Antoinette, Lady of Saint-Huberty
Historical Context
This 1780 portrait of Antoinette de Saint-Huberty depicts the celebrated soprano of the Paris Opéra who was famous for her roles in Gluck’s operas. Saint-Huberty’s dramatic talent and personal beauty made her one of the most depicted performers of pre-revolutionary Paris, and Vigée Le Brun’s portrait captures her theatrical magnetism. Vigée Le Brun was the most technically accomplished and socially successful woman painter of the eighteenth century, achieving membership of the Académie Royale de Peinture et de Sculpture in 1783 and a clientele that extended from the French royal family to the courts of Russia, Austria, and Italy during her decade of exile following the Revolution. Her portrait manner combined the neoclassical formal values of her training with a quality of feminine intimacy and emotional warmth that made her portraits of women and children especially celebrated.
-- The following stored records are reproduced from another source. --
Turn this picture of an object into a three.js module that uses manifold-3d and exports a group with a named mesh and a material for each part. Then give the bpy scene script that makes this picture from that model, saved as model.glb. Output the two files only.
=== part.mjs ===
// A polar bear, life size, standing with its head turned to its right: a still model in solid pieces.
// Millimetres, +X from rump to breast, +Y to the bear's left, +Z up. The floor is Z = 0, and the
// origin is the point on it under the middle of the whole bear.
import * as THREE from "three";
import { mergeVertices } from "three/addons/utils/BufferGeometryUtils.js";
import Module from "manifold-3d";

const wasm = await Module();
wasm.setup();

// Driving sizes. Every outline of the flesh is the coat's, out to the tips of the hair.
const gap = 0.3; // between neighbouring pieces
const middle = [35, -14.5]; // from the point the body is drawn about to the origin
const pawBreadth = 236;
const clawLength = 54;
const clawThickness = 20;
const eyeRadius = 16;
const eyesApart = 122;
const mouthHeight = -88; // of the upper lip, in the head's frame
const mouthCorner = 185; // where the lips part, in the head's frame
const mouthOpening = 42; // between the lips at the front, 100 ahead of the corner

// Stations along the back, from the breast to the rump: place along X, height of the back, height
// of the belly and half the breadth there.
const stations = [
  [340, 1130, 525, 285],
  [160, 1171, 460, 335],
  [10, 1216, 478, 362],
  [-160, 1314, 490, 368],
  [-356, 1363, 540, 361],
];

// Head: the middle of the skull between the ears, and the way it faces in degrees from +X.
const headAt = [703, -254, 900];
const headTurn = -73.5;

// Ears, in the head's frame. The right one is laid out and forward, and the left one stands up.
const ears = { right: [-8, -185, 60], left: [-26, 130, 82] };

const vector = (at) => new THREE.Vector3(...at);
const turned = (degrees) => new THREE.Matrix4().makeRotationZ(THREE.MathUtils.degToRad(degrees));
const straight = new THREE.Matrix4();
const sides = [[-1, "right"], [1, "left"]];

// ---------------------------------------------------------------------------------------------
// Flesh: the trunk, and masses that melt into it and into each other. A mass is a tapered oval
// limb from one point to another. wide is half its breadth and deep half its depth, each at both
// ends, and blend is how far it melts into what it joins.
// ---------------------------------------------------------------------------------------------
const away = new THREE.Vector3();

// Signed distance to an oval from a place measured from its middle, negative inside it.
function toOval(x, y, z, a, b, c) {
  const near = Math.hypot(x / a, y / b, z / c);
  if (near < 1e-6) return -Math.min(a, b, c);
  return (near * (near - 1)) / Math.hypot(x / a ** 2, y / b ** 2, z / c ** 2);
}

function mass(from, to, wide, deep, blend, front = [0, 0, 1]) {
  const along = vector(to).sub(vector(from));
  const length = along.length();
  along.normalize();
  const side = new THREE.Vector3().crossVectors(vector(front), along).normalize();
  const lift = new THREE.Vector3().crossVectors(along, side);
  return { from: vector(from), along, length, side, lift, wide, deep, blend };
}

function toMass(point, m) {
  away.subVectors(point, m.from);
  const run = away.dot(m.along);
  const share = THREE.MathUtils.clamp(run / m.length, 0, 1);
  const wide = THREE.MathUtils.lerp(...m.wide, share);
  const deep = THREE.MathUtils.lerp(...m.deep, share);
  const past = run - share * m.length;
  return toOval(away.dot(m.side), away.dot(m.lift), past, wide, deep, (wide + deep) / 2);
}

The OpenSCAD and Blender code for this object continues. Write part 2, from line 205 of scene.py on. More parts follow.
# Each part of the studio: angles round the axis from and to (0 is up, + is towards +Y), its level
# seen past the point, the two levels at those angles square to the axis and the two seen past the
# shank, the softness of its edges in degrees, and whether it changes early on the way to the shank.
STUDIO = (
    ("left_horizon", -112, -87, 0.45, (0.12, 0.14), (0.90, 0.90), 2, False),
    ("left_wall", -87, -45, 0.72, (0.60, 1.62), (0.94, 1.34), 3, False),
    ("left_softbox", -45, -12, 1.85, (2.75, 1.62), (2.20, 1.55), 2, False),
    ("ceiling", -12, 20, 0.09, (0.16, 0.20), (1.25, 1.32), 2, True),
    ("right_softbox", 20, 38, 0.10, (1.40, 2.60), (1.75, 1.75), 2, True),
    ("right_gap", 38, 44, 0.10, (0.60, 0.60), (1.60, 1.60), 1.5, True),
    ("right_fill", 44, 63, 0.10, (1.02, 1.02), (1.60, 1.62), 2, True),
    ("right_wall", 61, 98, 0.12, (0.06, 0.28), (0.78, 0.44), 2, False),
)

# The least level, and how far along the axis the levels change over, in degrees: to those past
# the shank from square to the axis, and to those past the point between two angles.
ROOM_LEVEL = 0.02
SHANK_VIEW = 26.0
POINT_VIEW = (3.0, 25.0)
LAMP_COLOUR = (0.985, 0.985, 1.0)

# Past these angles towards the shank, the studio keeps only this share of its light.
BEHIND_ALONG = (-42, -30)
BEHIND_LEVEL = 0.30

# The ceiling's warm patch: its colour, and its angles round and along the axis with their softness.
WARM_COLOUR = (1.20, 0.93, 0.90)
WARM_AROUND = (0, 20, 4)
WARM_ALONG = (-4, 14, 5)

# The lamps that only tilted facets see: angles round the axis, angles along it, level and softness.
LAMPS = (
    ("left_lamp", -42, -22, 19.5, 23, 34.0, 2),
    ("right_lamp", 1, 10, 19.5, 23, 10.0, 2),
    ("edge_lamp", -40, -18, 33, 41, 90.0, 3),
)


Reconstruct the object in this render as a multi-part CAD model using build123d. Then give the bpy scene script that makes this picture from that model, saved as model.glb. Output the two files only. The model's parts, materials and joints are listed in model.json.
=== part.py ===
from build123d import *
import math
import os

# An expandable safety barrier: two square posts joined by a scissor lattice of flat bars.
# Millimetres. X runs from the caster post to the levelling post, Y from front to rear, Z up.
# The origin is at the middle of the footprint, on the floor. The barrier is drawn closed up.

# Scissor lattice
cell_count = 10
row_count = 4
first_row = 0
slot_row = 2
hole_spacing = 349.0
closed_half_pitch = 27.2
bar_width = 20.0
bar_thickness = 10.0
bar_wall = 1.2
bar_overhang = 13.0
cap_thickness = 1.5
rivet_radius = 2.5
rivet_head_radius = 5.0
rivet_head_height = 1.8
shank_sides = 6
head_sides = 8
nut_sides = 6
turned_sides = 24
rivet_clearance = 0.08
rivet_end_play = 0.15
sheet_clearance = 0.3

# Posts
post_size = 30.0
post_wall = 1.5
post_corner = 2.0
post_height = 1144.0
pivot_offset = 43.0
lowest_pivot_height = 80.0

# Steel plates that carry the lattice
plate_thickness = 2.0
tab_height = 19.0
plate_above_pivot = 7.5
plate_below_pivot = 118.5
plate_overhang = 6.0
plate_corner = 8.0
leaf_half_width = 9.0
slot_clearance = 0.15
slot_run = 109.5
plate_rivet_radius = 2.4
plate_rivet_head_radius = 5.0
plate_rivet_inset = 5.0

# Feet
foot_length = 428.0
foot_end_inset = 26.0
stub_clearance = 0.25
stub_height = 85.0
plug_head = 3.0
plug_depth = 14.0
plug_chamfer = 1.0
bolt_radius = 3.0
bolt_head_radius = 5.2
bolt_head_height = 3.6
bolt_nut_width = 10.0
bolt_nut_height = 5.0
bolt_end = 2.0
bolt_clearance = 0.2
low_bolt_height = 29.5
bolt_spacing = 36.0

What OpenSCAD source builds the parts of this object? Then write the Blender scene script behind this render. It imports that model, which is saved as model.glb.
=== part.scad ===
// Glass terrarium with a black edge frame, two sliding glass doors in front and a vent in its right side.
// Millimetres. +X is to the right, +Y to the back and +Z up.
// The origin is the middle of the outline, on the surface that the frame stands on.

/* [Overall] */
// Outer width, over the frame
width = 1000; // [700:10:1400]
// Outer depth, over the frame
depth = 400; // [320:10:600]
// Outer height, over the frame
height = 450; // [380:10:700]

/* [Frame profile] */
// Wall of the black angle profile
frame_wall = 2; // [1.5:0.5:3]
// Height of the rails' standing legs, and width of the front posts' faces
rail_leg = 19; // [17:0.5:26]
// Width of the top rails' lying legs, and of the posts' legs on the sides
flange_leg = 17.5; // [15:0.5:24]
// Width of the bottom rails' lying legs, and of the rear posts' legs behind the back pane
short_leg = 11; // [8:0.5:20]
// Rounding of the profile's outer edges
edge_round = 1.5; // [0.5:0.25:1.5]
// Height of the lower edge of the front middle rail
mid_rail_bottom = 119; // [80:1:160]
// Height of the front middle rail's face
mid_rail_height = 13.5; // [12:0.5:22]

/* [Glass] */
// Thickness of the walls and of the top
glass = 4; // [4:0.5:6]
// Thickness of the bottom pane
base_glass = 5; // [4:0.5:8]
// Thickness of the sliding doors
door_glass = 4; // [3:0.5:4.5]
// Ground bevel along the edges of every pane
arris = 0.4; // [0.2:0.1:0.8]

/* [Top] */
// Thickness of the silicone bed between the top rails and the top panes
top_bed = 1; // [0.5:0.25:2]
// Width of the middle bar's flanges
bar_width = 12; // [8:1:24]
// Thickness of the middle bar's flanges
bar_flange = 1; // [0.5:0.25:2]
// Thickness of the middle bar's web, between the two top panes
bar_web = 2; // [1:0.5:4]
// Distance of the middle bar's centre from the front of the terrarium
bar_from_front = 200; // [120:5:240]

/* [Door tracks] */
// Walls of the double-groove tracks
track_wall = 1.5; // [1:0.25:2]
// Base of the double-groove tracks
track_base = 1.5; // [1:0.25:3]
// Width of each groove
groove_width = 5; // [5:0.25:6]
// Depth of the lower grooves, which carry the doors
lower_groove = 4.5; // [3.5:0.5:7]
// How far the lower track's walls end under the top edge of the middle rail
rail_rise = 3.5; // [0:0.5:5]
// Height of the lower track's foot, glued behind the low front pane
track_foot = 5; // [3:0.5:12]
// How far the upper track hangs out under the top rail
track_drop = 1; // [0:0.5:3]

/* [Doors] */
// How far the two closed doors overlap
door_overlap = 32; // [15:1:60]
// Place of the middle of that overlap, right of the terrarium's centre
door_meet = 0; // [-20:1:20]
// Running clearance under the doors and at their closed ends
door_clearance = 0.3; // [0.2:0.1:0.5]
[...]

Her ability to make her sitters appear simultaneously dignified and approachable was the technical foundation of her social success.
Technical Analysis
The portrait conveys the performer’s stage presence through dynamic pose and animated expression. Vigée Le Brun’s theatrical costume rendering adds drama while her luminous technique maintains the elegance appropriate to a society portrait.